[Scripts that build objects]
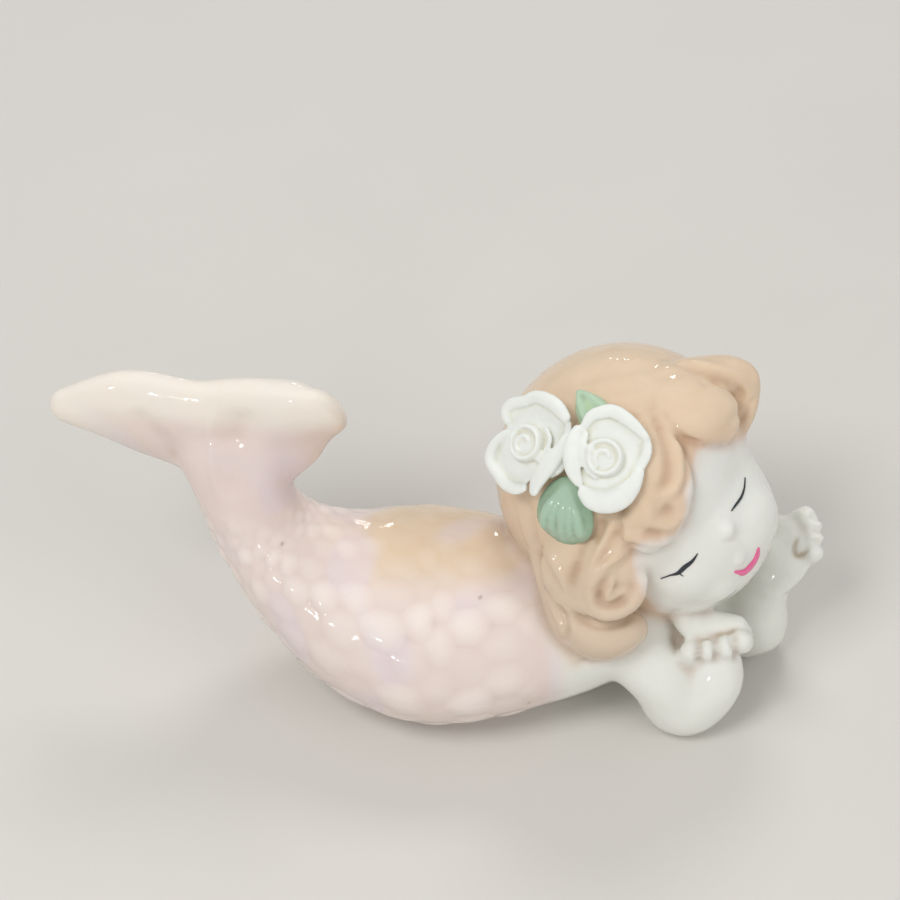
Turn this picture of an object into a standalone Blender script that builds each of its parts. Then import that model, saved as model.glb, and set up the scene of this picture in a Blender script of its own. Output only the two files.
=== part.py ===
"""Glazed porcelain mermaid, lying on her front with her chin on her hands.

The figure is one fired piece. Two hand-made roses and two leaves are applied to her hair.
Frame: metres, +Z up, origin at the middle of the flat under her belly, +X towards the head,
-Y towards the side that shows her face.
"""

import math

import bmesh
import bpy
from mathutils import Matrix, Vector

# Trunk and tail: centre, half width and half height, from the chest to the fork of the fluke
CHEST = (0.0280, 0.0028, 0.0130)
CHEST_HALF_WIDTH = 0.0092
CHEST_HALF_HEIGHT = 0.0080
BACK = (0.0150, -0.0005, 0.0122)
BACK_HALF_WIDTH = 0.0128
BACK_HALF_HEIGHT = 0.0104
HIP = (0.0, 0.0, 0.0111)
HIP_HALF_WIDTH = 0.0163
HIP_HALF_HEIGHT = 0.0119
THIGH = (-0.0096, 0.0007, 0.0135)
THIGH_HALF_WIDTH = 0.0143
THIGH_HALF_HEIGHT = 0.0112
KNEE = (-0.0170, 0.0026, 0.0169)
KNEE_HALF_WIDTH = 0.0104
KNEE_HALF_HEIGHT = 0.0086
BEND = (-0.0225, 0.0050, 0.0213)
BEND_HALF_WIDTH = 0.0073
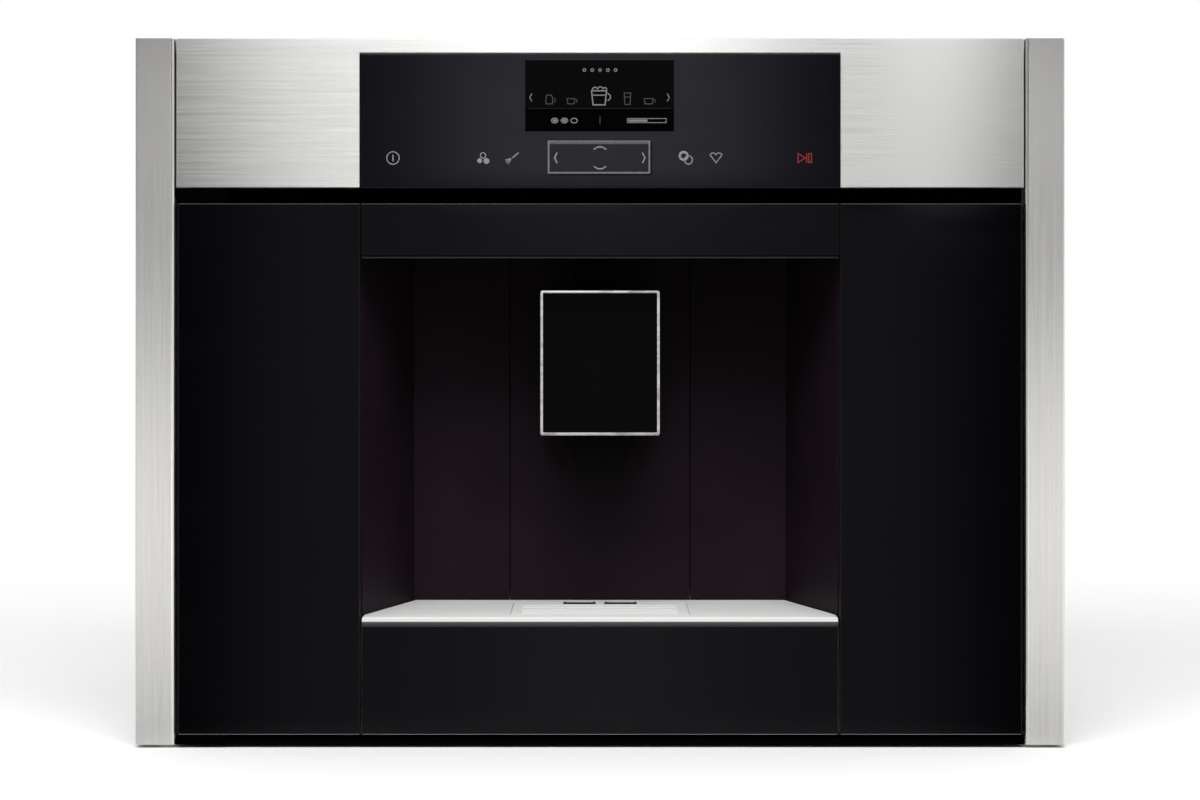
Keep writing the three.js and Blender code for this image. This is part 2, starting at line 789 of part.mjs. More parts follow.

_Problem requirements_:
Copy out the whole listing exactly as written.

_Correct result_:
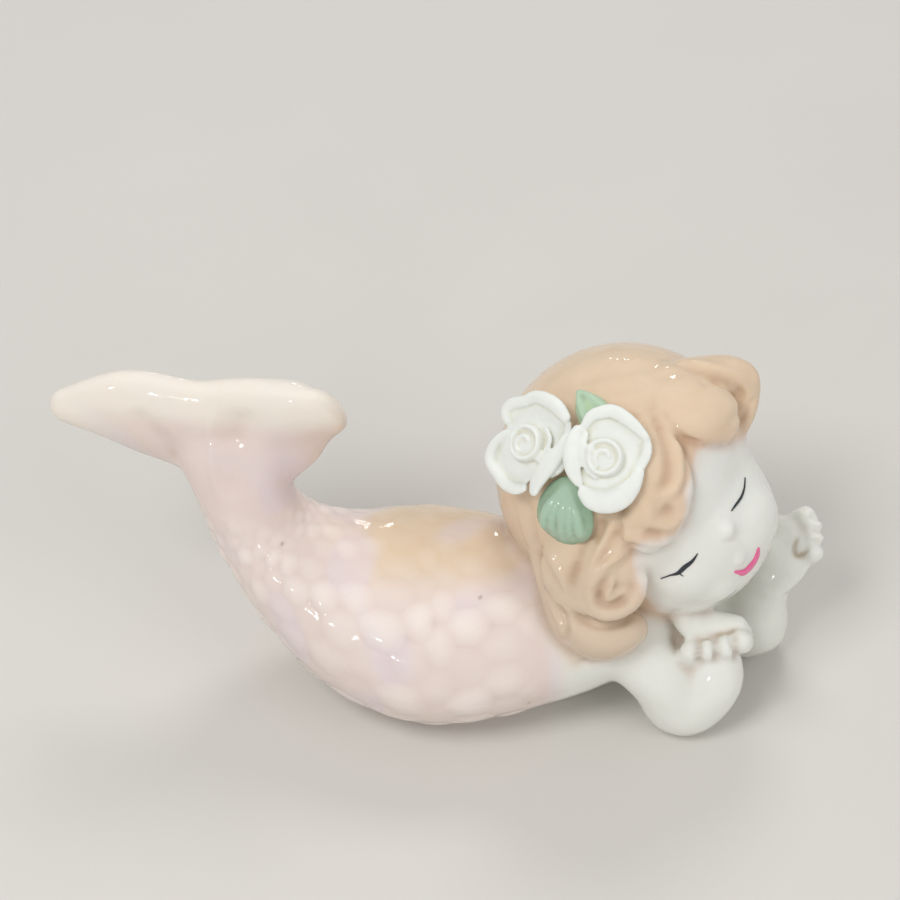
Turn this picture of an object into a standalone Blender script that builds each of its parts. Then import that model, saved as model.glb, and set up the scene of this picture in a Blender script of its own. Output only the two files.
=== part.py ===
"""Glazed porcelain mermaid, lying on her front with her chin on her hands.

The figure is one fired piece. Two hand-made roses and two leaves are applied to her hair.
Frame: metres, +Z up, origin at the middle of the flat under her belly, +X towards the head,
-Y towards the side that shows her face.
"""

import math

import bmesh
import bpy
from mathutils import Matrix, Vector

# Trunk and tail: centre, half width and half height, from the chest to the fork of the fluke
CHEST = (0.0280, 0.0028, 0.0130)
CHEST_HALF_WIDTH = 0.0092
CHEST_HALF_HEIGHT = 0.0080
BACK = (0.0150, -0.0005, 0.0122)
BACK_HALF_WIDTH = 0.0128
BACK_HALF_HEIGHT = 0.0104
HIP = (0.0, 0.0, 0.0111)
HIP_HALF_WIDTH = 0.0163
HIP_HALF_HEIGHT = 0.0119
THIGH = (-0.0096, 0.0007, 0.0135)
THIGH_HALF_WIDTH = 0.0143
THIGH_HALF_HEIGHT = 0.0112
KNEE = (-0.0170, 0.0026, 0.0169)
KNEE_HALF_WIDTH = 0.0104
KNEE_HALF_HEIGHT = 0.0086
BEND = (-0.0225, 0.0050, 0.0213)
BEND_HALF_WIDTH = 0.0073
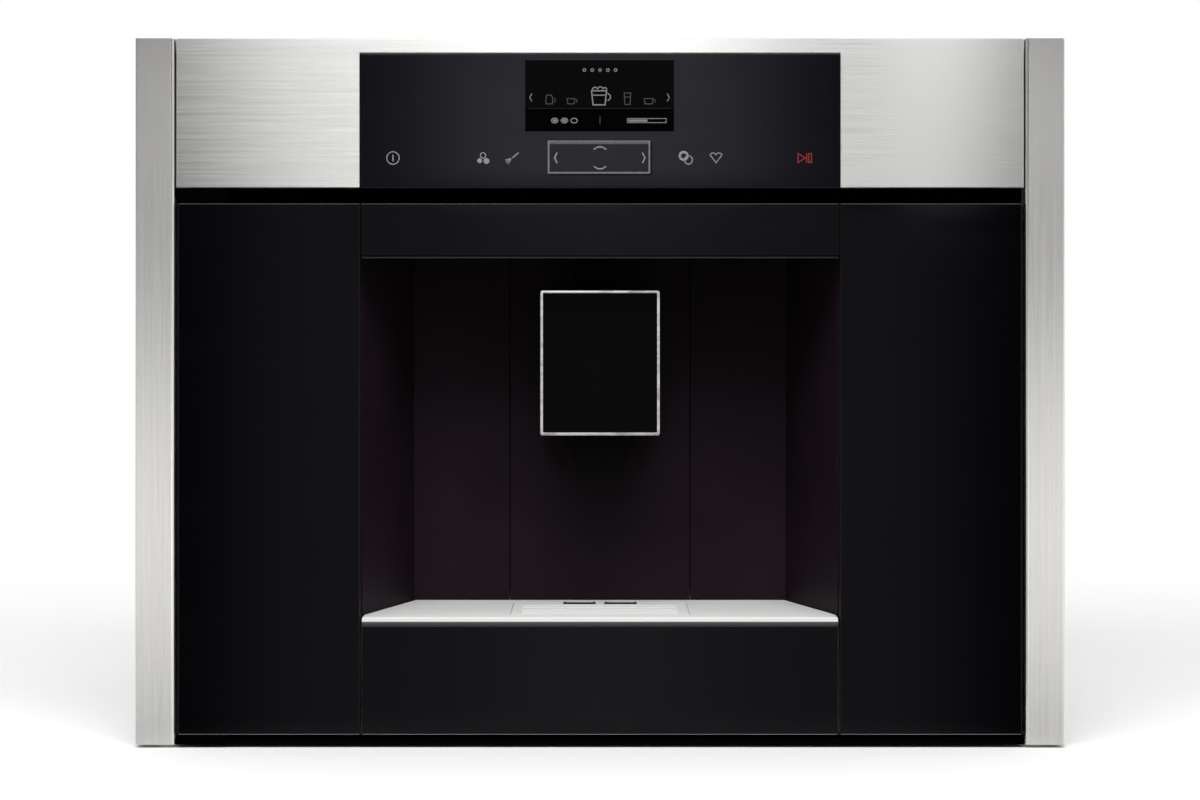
Keep writing the three.js and Blender code for this image. This is part 2, starting at line 789 of part.mjs. More parts follow.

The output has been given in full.